A drop in alcohol consumption in Ireland is welcome, but people are still drinking more in a single occasion.
That's according to Paula Leonard, National Lead for the Irish Community Action on Alcohol Network.
Provisional Revenue data shows alcohol consumption in 2022 was down on pre-COVID levels.
The long-term trend is also suggesting that consumption continues to decline sharply - down by over 30% since its peak in 2001.
The data shows beer consumption was down by 3% on 2019, wine was down by just under 3% and cider decreased by 12%.
Spirit sales saw an increase.
Ms Leonard told Newstalk Breakfast there is more to the figures.

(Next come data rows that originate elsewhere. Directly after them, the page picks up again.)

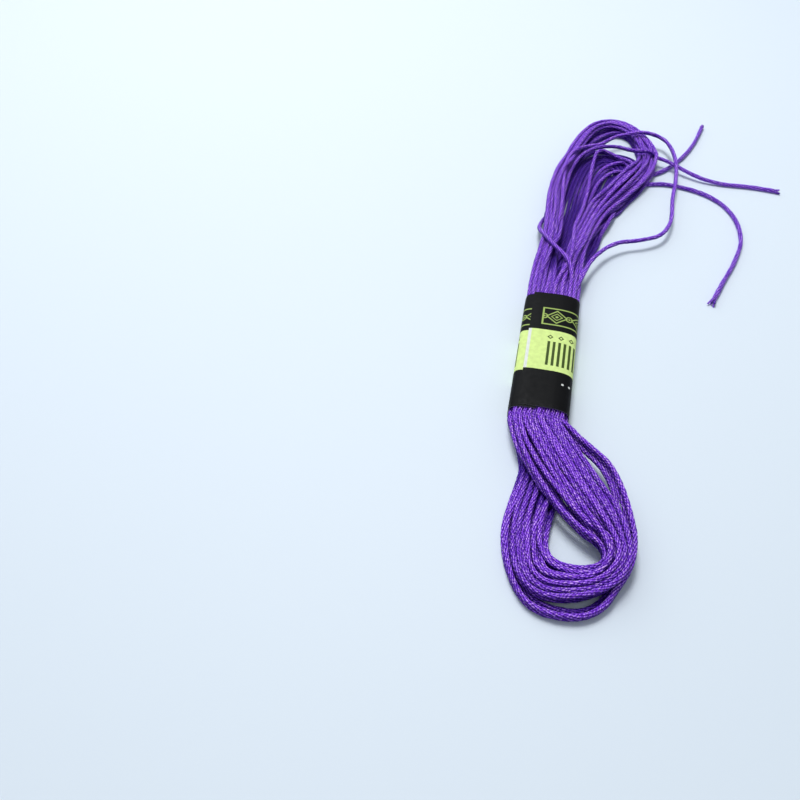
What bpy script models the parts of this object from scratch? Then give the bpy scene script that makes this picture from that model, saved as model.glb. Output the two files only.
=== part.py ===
"""Skein of stranded embroidery cotton: the wound hank in its paper band, with three free ends.

Units are metres in the scene and millimetres in the tables. +Y runs along the skein to its far
loop, +X is to the right and +Z is up. The origin is the centre of the band's flat underside,
which lies on the table at z = 0.
"""

from collections import namedtuple
from math import ceil, cos, hypot, pi, sin

import bmesh
import bpy
from mathutils import Vector

MM = 0.001

# Thread
THREAD_DIAMETER = 1.2

# Paper band
BAND_LENGTH = 38.0
BAND_WIDTH = 14.2
BAND_HEIGHT = 6.8
BAND_CORNER = 2.1
PAPER = 0.35
GAP = 0.3
LAP_FROM_LEFT = 0.3
LAP_STEP = 0.2
CORNER_STEPS = 5

# Compressed core of the skein, inside the band
CORE_WIDTH = BAND_WIDTH - 2 * (PAPER + GAP)
CORE_HEIGHT = BAND_HEIGHT - 2 * (PAPER + GAP)
CORE_OVERHANG = 0.6
CORE_MIDDLE_Z = BAND_HEIGHT / 2

# Lofted locks of threads
RING_STEP = 3.8
STRAND_STEP = 3.4
CORD_STEP = 2.6
RIB_DEPTH = 0.32
EDGE_CREST_SPREAD = 1.04
EDGE_CREST_HEIGHT = 0.9
STRAND_SIDES = 8

# Table plane, which flattens the threads that lie on it
TABLE_BLOCK = Vector((120.0, 240.0, 6.0))
TABLE_BLOCK_CENTRE = Vector((10.0, 22.0, -TABLE_BLOCK.z / 2))

Station = namedtuple("Station", "x y z wide tall")
Point = namedtuple("Point", "x y z")
Lock = namedtuple("Lock", "name ribs stations")
Strand = namedtuple("Strand", "name route")

# Front loop. Each lock leaves the band in the upper rows, fans to the right, turns at the front
# and comes back on the left in the lower rows.
FRONT_INNER = Lock(
    "front_inner",
    2,
    [
        Station(-4.9, -15.0, 4.60, 2.2, 2.2),
        Station(-4.9, -20.2, 4.70, 2.3, 2.3),
        Station(-2.6, -26.6, 5.00, 2.5, 2.6),
        Station(0.8, -32.2, 5.20, 2.5, 2.7),
        Station(4.8, -37.2, 5.20, 2.5, 2.7),
        Station(8.8, -42.2, 5.00, 2.5, 2.7),
        Station(12.8, -46.4, 4.70, 2.5, 2.8),
        Station(16.6, -49.6, 4.30, 2.5, 3.0),
        Station(19.0, -52.6, 3.80, 2.4, 3.2),
        Station(18.2, -55.4, 3.30, 2.3, 3.1),
        Station(14.4, -56.8, 2.90, 2.3, 2.8),
        Station(9.8, -57.2, 2.60, 2.4, 2.7),
        Station(5.8, -55.8, 2.20, 2.4, 2.7),
        Station(3.8, -52.0, 1.70, 2.4, 2.7),
        Station(3.6, -46.8, 1.30, 2.4, 2.8),
        Station(4.8, -40.5, 1.15, 2.4, 2.8),
        Station(6.2, -33.5, 1.20, 2.4, 2.8),
        Station(6.0, -26.5, 1.60, 2.4, 2.7),
        Station(4.9, -20.2, 2.10, 2.3, 2.3),
        Station(4.9, -15.0, 2.20, 2.2, 2.2),
    ],
)
FRONT_MIDDLE = Lock(
    "front_middle",
    5,
    [
        Station(0.0, -15.0, 4.60, 8.0, 2.2),
        Station(0.1, -20.2, 4.70, 7.9, 2.3),
        Station(2.6, -25.4, 5.00, 8.4, 2.7),
        Station(6.4, -31.0, 5.20, 9.0, 2.8),
        Station(10.9, -37.2, 5.20, 8.8, 2.9),
        Station(15.0, -43.2, 4.90, 7.6, 3.2),
        Station(18.3, -48.6, 4.40, 5.9, 3.9),
        Station(20.0, -53.2, 3.90, 4.7, 4.6),
        Station(18.6, -57.3, 3.40, 4.4, 4.4),
        Station(14.8, -59.8, 3.00, 4.2, 4.1),
        Station(10.0, -60.6, 2.70, 4.2, 3.8),
        Station(5.6, -59.4, 2.40, 4.6, 3.6),
        Station(2.4, -56.0, 2.10, 4.8, 3.4),
        Station(0.8, -50.8, 1.70, 5.2, 3.2),
        Station(1.0, -44.4, 1.40, 5.4, 3.0),
        Station(2.2, -37.8, 1.20, 5.6, 2.8),
        Station(3.0, -31.0, 1.25, 6.0, 2.8),
        Station(1.6, -25.0, 1.60, 7.2, 2.7),
        Station(0.0, -20.2, 2.10, 7.9, 2.3),
        Station(0.0, -15.0, 2.20, 8.0, 2.2),
    ],
)
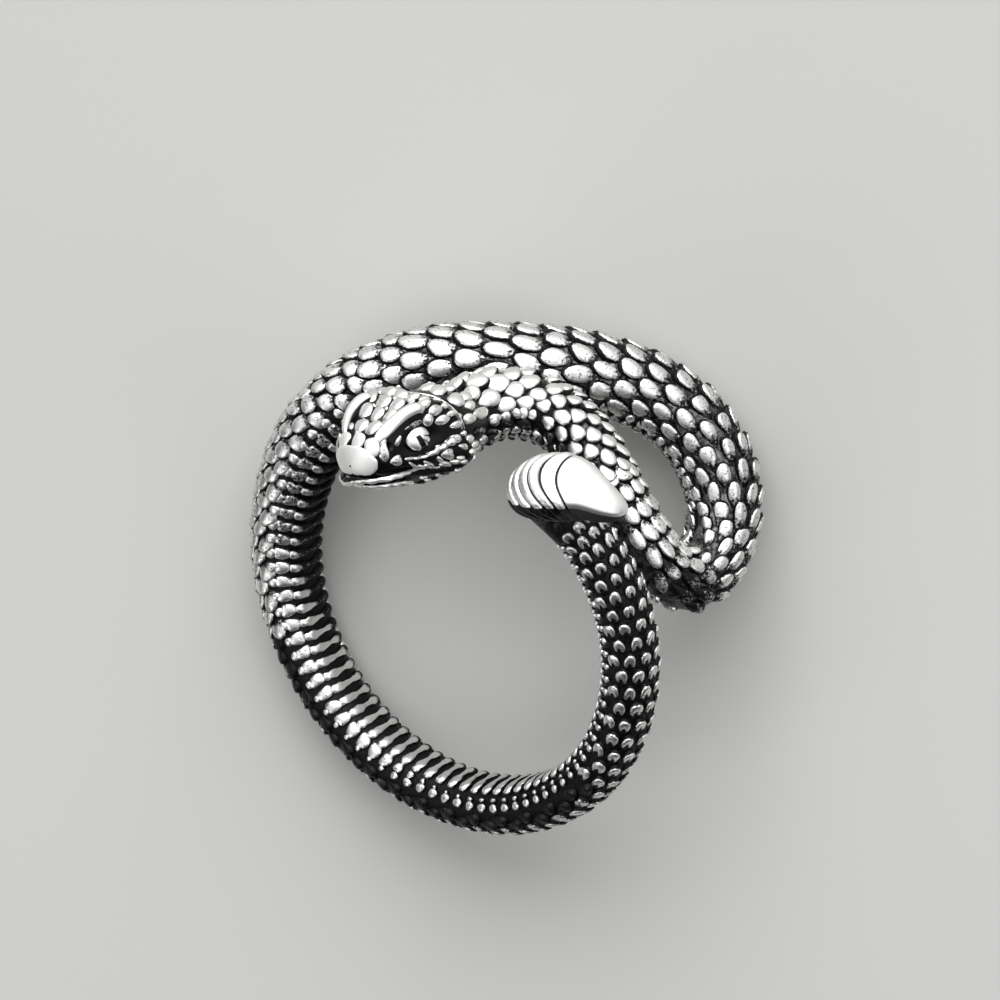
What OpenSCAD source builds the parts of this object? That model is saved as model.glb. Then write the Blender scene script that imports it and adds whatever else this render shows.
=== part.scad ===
// Snake ring: one silver casting of a rattlesnake wound once round the finger.
// The body is swept from the tip of the rattle to the snout. The ring lies on its side, as it
// rests when it is put down.

/* [Ring] */
// Bore that the finger goes through
finger_d = 18.5; // [17:0.1:20]
// How deep the bore is cut into the crests of the belly
ream = 0.08; // [0.04:0.01:0.1]
// Lean of the ring's axis from upright when it rests on its side
rest_lean = 25; // [20:0.5:30]
// Direction that the ring's axis leans to, from the X axis
rest_heading = 28; // [20:1:36]

/* [Body] */
// Radial thickness of the body behind the tail
tail_thick = 2.9; // [2.6:0.1:3.2]
// Radial thickness of the body at its fullest, over the top of the finger
back_thick = 4; // [3.6:0.1:4.2]
// How much wider the body is than it is thick
side_spread = 0.2; // [0:0.05:0.4]
// Radial thickness of the neck
neck_thick = 3.1; // [2.8:0.1:3.2]

/* [Scales] */
// Length of one row of back scales, as a share of the body's width
row_share = 0.38; // [0.37:0.01:0.5]
// Height of a back scale's free edge
scale_h = 0.14; // [0.06:0.01:0.2]
// Height of a belly scute
scute_h = 0.13; // [0.06:0.01:0.18]

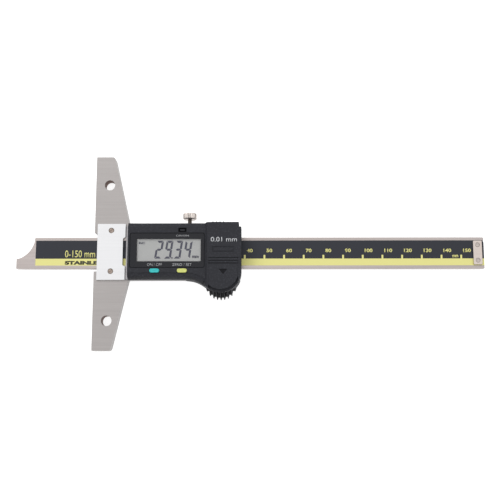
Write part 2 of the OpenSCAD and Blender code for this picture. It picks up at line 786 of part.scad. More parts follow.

"Less young people in Ireland are drinking, which is a really positive thing," she said.
"But among the young [people] who are drinking, in a single occasion, they're drinking excessive amounts of alcohol.
"The amounts they're drinking in a single sitting has gone up.
"That seems to be the pattern also with adults - we've always been big bingers in this country.
"We drink a lot of our alcohol in a single sitting".
Alcoholic liver disease
Ms Leonard said the Irish baseline was already very high compared to other countries.
"In 2001 we have had a three-fold increase since the 1960s - so that's the baseline that we're coming down from," she said.
"So we're still significantly high in European terms, we're still significantly high in global terms.
"What we need to think about is against the backdrop of decreasing alcohol consumption, we are still seeing increasing levels of harm".
Ms Leonard said data for both Ireland the UK is "quite worrying."
"We're seeing continued risks and continued increases in alcoholic liver disease," she said.
"If you just take alcoholic liver disease, male discharges for alcoholic liver disease between 1995 and 2018 went up by 247%," she added.